Aim of the task –
Give nothing except the number of lines containing the word "materials".

Supplied data –
- - - - - - -

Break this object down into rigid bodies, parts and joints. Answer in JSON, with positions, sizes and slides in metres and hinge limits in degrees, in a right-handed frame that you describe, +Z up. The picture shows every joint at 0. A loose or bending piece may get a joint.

- - - - - - -

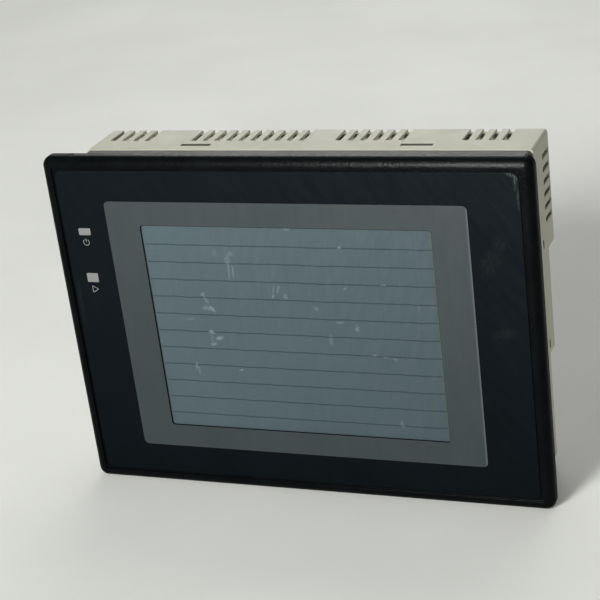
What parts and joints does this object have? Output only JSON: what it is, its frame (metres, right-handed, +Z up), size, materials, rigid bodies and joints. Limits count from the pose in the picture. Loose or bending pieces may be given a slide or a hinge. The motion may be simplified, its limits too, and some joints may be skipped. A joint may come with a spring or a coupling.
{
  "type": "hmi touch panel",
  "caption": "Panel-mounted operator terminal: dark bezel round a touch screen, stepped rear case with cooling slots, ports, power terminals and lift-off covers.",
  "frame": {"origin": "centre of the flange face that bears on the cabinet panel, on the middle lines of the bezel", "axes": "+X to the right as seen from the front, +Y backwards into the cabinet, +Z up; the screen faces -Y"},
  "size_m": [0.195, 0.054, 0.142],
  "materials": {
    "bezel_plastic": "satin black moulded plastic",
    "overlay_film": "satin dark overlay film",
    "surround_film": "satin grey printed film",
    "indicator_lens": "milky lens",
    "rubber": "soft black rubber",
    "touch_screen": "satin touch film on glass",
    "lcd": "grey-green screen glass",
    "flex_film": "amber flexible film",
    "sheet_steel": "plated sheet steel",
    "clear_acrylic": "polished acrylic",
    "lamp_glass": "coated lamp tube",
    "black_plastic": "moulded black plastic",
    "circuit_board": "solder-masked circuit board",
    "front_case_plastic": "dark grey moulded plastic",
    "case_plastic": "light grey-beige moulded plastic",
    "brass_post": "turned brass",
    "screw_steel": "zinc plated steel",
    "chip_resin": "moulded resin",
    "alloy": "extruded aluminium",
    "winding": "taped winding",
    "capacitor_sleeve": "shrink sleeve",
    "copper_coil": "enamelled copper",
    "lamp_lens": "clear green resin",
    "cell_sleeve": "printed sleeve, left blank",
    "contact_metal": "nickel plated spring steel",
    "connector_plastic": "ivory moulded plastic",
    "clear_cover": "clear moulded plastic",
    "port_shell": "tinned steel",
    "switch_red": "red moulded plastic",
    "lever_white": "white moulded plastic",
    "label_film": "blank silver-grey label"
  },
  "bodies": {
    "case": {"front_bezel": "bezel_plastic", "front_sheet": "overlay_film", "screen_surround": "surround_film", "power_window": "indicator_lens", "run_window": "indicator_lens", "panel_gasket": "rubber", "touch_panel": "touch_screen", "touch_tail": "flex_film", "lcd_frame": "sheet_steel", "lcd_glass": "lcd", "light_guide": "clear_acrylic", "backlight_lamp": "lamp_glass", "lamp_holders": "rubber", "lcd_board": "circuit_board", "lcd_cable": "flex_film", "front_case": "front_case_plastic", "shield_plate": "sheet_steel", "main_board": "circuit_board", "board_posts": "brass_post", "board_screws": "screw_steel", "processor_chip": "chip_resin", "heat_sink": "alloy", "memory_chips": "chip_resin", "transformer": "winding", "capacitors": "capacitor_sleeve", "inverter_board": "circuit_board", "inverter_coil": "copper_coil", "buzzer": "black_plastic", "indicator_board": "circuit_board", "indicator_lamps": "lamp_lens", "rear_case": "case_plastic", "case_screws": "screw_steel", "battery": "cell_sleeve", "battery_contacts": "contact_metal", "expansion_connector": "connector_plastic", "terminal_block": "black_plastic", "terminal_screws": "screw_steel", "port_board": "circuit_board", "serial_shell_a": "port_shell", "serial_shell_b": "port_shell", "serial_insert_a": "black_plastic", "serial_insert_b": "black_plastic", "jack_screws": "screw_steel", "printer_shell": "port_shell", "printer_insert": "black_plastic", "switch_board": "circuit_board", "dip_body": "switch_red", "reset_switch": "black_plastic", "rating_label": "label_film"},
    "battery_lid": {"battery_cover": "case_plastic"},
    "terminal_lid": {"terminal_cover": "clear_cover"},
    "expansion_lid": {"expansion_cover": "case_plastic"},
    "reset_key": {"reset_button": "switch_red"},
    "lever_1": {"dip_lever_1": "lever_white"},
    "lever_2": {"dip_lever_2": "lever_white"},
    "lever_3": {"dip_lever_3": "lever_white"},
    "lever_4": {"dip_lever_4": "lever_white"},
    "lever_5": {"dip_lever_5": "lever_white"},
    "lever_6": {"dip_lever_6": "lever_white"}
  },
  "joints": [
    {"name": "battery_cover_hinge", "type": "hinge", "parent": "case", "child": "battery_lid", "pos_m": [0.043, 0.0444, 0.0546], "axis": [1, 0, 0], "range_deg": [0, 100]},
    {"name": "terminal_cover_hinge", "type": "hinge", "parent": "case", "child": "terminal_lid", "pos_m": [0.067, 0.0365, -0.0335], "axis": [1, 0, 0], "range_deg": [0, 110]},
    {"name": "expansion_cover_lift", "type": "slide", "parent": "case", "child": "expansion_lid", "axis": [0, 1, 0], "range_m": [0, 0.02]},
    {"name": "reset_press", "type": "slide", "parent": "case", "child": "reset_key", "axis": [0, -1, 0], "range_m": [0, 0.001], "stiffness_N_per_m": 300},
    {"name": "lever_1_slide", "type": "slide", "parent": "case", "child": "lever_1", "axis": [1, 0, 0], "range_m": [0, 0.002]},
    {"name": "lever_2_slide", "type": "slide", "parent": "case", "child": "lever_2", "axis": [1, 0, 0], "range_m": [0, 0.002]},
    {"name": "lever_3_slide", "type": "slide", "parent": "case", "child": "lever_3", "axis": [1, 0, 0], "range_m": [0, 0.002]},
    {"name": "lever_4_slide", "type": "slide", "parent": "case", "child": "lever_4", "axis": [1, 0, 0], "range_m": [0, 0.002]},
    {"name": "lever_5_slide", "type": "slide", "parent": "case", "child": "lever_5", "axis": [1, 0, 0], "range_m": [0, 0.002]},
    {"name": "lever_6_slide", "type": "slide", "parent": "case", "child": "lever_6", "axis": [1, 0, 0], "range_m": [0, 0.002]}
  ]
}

- - - - - - -

Output for this task –
2